* [YOUR OBJECTIVE]
Output exactly the lines that run from the line containing "Write the OpenSCAD" through the line containing "the doorway's threshold.", with both ends included.

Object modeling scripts
>>>>
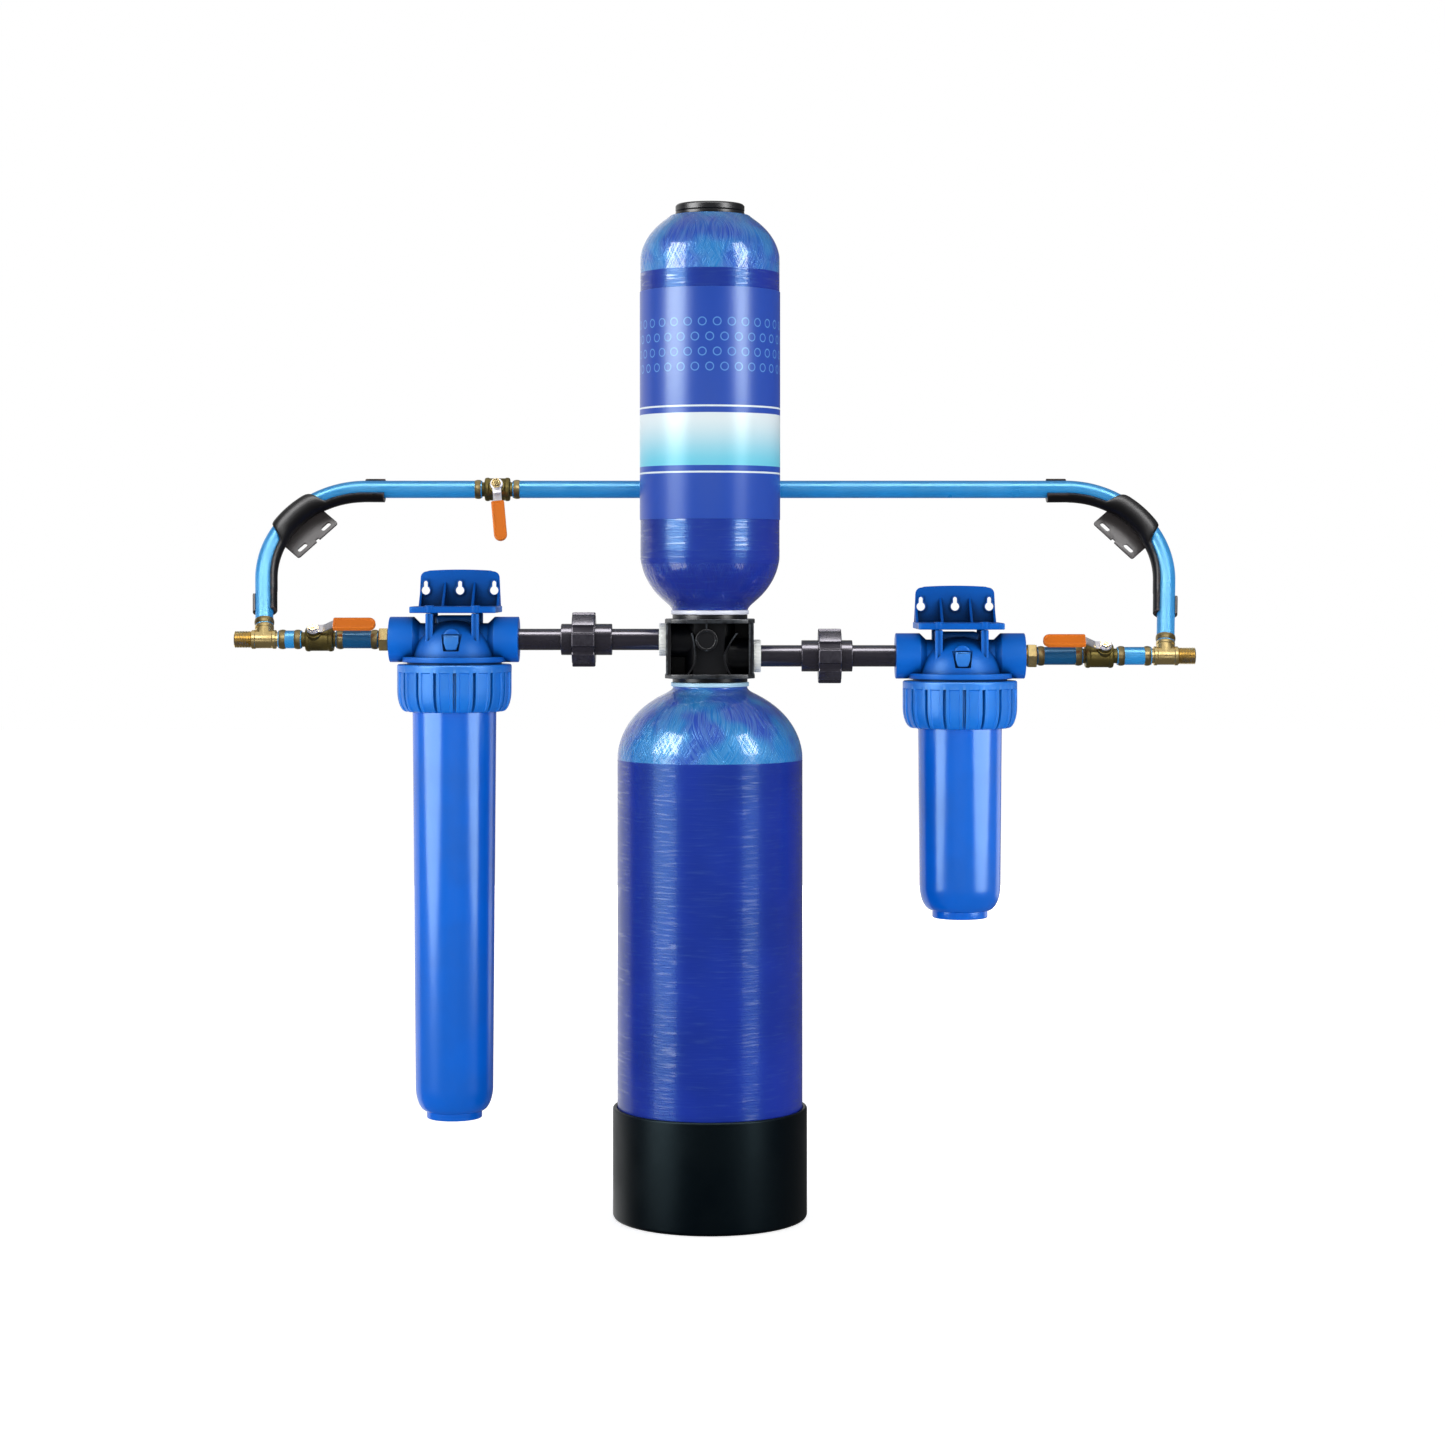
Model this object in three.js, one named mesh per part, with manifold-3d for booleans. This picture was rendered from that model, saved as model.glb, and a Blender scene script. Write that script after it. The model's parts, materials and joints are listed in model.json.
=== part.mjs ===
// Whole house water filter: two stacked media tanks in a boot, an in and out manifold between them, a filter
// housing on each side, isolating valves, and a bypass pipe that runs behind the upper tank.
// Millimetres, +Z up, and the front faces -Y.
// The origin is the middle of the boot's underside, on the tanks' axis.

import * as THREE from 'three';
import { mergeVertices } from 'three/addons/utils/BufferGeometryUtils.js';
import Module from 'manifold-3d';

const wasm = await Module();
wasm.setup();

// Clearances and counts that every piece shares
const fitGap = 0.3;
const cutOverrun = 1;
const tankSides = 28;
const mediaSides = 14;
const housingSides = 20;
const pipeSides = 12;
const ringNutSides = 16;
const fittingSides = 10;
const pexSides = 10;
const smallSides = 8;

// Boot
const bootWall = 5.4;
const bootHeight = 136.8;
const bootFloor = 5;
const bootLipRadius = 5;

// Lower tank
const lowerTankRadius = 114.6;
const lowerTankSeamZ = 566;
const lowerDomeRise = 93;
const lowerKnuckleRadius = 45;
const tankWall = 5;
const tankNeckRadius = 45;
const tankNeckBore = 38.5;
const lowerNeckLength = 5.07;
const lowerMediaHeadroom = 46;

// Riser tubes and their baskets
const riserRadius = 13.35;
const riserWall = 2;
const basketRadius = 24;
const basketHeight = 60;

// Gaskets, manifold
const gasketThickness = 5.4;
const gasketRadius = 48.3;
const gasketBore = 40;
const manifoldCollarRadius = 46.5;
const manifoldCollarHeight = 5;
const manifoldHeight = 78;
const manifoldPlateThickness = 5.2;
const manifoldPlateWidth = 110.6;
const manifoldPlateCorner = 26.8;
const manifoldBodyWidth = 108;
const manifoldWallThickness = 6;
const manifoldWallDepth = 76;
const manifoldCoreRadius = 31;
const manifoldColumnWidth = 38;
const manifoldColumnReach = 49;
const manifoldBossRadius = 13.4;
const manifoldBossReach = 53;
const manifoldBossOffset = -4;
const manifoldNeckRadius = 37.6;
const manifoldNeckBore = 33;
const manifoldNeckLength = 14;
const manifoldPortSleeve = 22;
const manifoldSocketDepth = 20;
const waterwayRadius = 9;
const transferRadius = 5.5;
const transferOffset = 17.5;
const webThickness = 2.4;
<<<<
>>>>
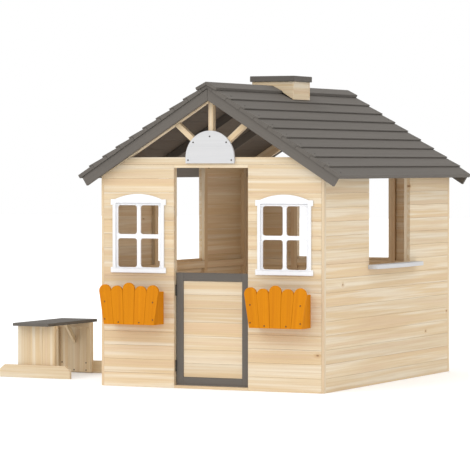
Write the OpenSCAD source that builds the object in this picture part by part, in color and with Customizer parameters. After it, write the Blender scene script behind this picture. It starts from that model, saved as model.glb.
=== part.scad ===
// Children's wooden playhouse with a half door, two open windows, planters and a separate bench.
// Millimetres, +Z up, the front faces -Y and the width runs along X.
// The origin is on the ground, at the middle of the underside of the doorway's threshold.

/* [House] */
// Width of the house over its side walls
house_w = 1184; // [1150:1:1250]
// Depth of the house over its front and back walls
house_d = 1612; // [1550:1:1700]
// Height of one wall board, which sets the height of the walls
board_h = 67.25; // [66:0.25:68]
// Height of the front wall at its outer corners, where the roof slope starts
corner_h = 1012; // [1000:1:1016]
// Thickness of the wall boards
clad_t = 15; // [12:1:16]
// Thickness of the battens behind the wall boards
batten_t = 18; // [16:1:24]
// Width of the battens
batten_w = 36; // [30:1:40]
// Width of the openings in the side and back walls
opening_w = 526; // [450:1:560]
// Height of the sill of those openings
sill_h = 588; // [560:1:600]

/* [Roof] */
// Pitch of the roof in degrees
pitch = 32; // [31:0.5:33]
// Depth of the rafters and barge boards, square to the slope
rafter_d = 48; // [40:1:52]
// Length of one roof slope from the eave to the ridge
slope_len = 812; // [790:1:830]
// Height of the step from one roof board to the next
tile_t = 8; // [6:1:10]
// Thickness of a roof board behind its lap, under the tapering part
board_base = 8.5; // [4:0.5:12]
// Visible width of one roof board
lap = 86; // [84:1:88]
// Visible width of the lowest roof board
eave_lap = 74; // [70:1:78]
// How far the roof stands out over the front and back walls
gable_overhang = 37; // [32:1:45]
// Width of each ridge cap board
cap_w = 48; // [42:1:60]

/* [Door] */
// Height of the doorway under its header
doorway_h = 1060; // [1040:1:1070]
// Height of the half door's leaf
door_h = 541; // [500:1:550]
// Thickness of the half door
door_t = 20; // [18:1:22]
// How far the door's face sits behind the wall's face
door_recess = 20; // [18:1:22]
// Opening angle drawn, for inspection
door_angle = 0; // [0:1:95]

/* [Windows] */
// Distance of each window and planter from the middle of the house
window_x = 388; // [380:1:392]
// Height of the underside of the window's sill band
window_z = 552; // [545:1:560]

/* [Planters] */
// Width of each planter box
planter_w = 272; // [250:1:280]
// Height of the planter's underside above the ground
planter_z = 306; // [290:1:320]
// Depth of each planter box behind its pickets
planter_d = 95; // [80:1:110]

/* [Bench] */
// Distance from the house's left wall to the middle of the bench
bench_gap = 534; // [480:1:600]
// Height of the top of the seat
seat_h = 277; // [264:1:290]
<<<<
>>>>
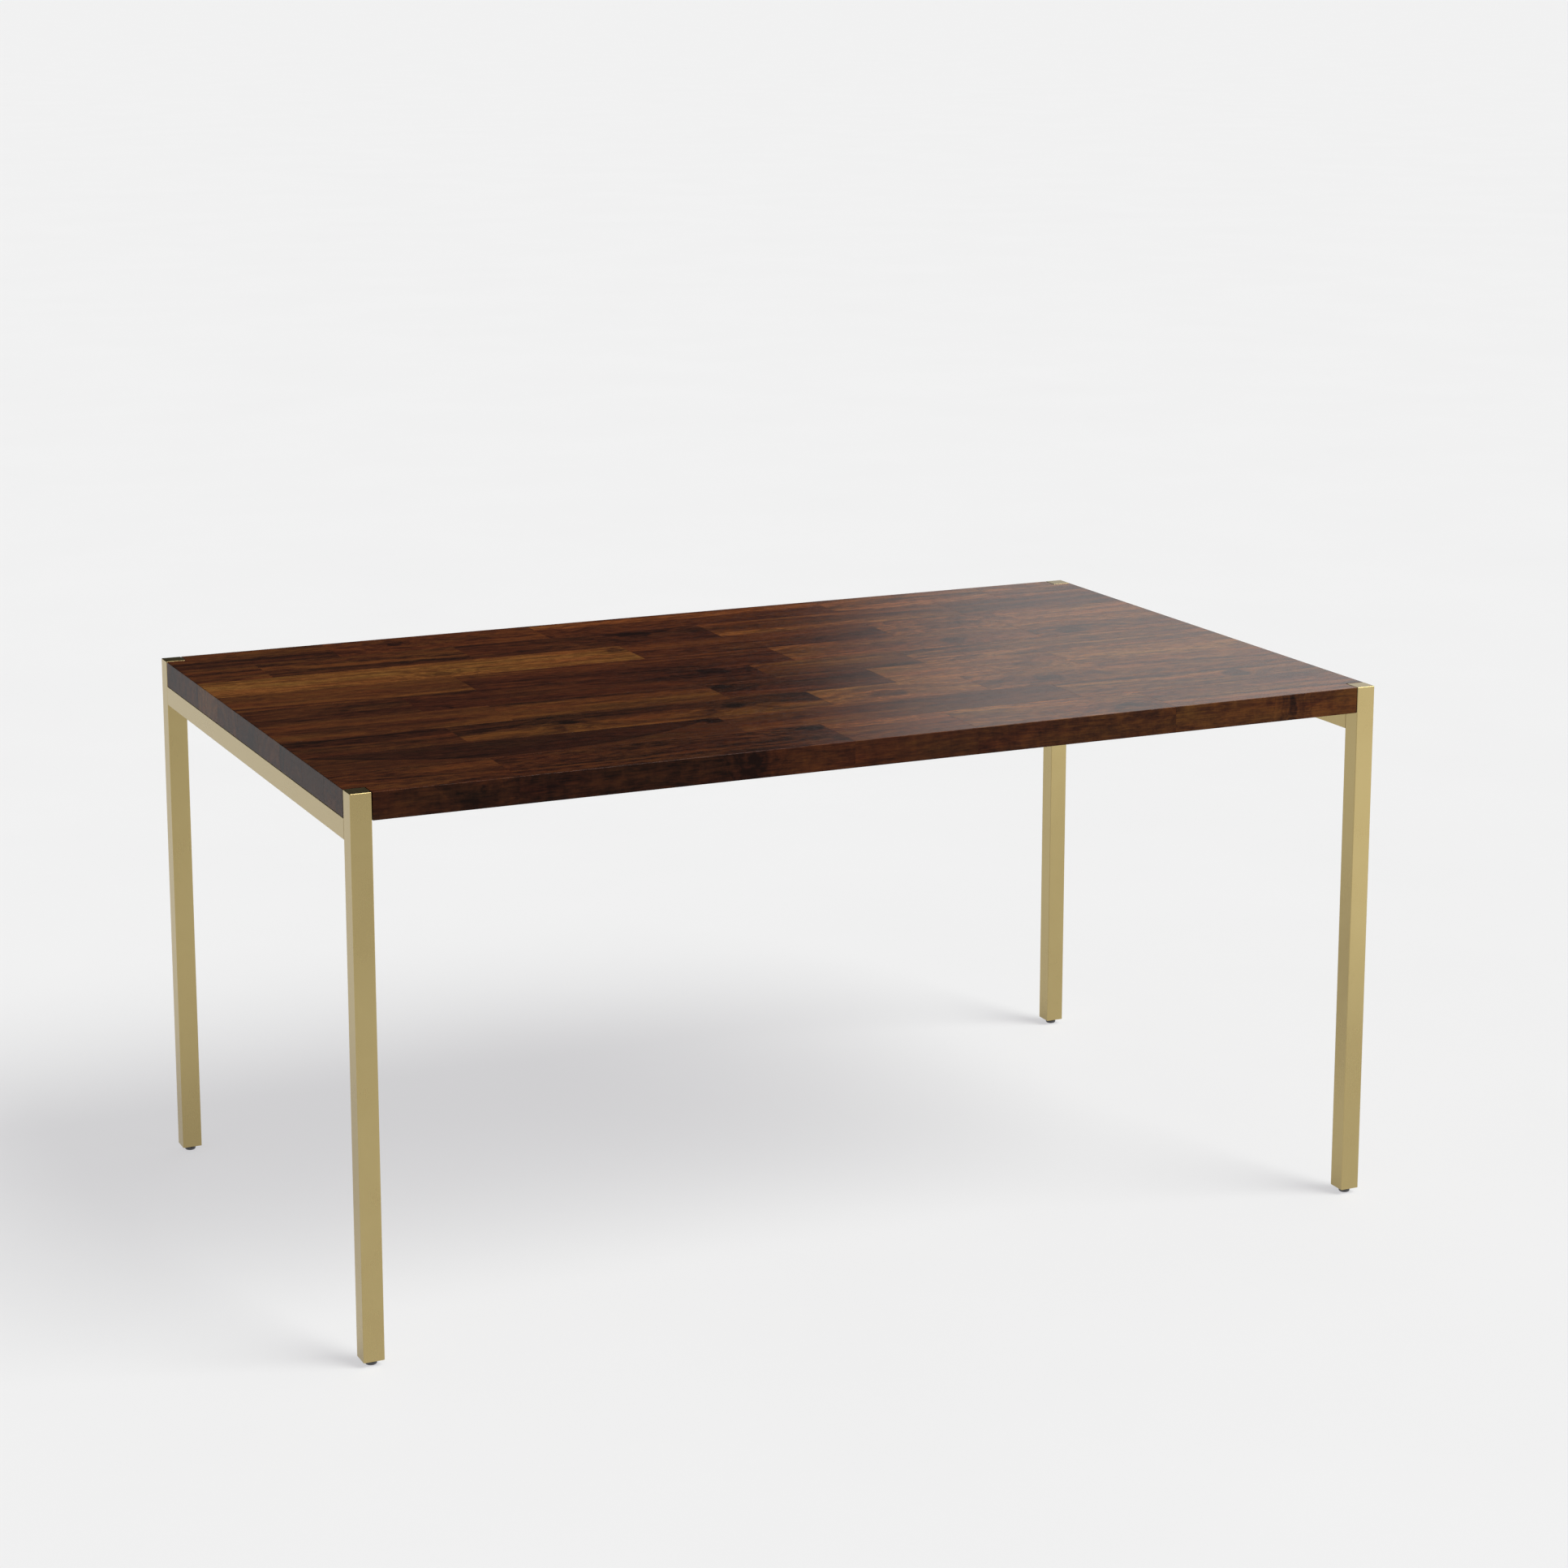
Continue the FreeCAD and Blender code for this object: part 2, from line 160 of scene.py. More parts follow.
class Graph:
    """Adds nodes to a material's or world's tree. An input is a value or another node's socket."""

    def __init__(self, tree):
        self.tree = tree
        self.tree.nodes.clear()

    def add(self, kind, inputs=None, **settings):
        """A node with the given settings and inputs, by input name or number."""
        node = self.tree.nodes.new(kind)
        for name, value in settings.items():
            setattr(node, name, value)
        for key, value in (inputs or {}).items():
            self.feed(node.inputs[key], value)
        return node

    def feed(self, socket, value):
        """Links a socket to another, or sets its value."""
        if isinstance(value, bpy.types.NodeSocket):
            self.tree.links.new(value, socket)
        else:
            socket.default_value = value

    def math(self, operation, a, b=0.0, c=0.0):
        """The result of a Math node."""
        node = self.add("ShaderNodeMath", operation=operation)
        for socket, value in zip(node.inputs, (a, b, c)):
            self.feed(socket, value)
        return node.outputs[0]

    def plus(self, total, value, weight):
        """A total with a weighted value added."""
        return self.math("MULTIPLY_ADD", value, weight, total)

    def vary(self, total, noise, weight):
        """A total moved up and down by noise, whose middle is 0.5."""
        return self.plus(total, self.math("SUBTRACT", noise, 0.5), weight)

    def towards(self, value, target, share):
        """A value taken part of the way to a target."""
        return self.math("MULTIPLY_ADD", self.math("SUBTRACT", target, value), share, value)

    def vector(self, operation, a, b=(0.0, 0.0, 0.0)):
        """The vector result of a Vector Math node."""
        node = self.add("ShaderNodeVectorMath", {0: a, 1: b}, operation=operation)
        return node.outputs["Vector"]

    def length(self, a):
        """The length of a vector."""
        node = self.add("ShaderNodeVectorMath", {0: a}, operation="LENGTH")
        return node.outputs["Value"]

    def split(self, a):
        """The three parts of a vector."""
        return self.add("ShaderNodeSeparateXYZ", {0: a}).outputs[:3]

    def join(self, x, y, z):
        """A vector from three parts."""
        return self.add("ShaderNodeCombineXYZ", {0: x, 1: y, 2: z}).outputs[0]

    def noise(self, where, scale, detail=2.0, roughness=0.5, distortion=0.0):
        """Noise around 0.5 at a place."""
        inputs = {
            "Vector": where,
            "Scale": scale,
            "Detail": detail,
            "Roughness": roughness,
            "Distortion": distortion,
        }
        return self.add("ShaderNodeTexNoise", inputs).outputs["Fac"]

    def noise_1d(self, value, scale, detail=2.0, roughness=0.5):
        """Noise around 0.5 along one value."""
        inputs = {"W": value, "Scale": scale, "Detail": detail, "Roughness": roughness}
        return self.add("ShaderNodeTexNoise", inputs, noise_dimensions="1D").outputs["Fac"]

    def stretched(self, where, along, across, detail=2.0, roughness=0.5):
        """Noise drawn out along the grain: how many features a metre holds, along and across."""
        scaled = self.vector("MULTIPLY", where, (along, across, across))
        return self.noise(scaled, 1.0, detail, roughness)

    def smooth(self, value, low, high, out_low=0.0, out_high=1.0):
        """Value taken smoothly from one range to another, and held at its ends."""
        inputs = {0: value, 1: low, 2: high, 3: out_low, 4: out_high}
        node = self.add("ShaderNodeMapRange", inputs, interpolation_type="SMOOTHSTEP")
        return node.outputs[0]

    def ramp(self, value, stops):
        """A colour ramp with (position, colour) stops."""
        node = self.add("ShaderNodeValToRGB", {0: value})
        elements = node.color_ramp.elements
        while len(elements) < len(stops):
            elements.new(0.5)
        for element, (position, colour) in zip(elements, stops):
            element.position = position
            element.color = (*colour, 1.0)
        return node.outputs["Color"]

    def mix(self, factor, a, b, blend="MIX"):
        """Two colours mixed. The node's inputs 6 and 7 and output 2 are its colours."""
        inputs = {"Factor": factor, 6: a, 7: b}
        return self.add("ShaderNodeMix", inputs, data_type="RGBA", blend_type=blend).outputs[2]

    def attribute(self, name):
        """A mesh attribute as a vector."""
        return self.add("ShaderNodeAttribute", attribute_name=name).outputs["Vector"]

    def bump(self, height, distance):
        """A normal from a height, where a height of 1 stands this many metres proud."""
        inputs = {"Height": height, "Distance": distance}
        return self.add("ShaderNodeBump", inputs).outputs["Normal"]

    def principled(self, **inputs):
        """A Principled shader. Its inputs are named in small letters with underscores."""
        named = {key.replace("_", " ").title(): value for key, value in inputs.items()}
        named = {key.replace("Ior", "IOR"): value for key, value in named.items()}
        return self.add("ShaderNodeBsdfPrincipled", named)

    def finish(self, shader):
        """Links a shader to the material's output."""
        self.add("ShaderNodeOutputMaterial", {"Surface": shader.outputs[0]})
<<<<
* [FINAL ANSWER]
Write the OpenSCAD source that builds the object in this picture part by part, in color and with Customizer parameters. After it, write the Blender scene script behind this picture. It starts from that model, saved as model.glb.
=== part.scad ===
// Children's wooden playhouse with a half door, two open windows, planters and a separate bench.
// Millimetres, +Z up, the front faces -Y and the width runs along X.
// The origin is on the ground, at the middle of the underside of the doorway's threshold.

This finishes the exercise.